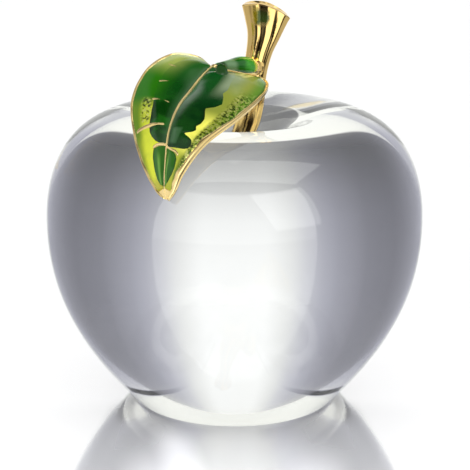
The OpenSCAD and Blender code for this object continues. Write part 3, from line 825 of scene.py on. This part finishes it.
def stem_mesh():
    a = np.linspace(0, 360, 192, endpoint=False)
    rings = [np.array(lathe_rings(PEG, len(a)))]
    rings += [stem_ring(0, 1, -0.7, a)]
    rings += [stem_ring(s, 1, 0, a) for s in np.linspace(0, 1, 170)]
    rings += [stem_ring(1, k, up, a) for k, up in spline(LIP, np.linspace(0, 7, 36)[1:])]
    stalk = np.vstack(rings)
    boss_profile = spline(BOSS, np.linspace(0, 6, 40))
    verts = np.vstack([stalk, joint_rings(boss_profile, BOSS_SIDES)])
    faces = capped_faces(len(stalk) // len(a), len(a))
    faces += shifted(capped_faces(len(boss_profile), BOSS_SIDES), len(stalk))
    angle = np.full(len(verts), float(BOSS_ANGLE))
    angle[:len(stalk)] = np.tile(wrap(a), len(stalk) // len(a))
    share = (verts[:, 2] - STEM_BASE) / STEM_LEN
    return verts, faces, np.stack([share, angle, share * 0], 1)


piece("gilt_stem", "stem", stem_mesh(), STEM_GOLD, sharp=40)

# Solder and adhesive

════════

(Task description) Copy out the whole listing, exactly as written.

(Answer to this task)
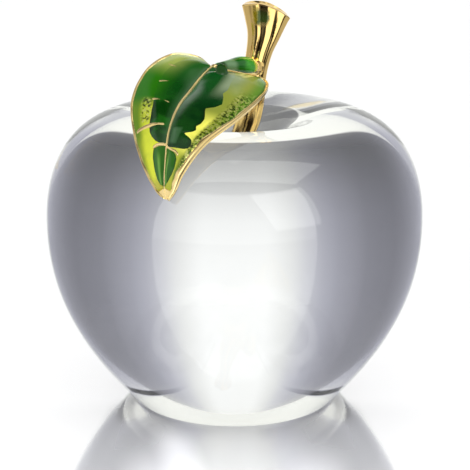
The OpenSCAD and Blender code for this object continues. Write part 3, from line 825 of scene.py on. This part finishes it.
def stem_mesh():
    a = np.linspace(0, 360, 192, endpoint=False)
    rings = [np.array(lathe_rings(PEG, len(a)))]
    rings += [stem_ring(0, 1, -0.7, a)]
    rings += [stem_ring(s, 1, 0, a) for s in np.linspace(0, 1, 170)]
    rings += [stem_ring(1, k, up, a) for k, up in spline(LIP, np.linspace(0, 7, 36)[1:])]
    stalk = np.vstack(rings)
    boss_profile = spline(BOSS, np.linspace(0, 6, 40))
    verts = np.vstack([stalk, joint_rings(boss_profile, BOSS_SIDES)])
    faces = capped_faces(len(stalk) // len(a), len(a))
    faces += shifted(capped_faces(len(boss_profile), BOSS_SIDES), len(stalk))
    angle = np.full(len(verts), float(BOSS_ANGLE))
    angle[:len(stalk)] = np.tile(wrap(a), len(stalk) // len(a))
    share = (verts[:, 2] - STEM_BASE) / STEM_LEN
    return verts, faces, np.stack([share, angle, share * 0], 1)


piece("gilt_stem", "stem", stem_mesh(), STEM_GOLD, sharp=40)

# Solder and adhesive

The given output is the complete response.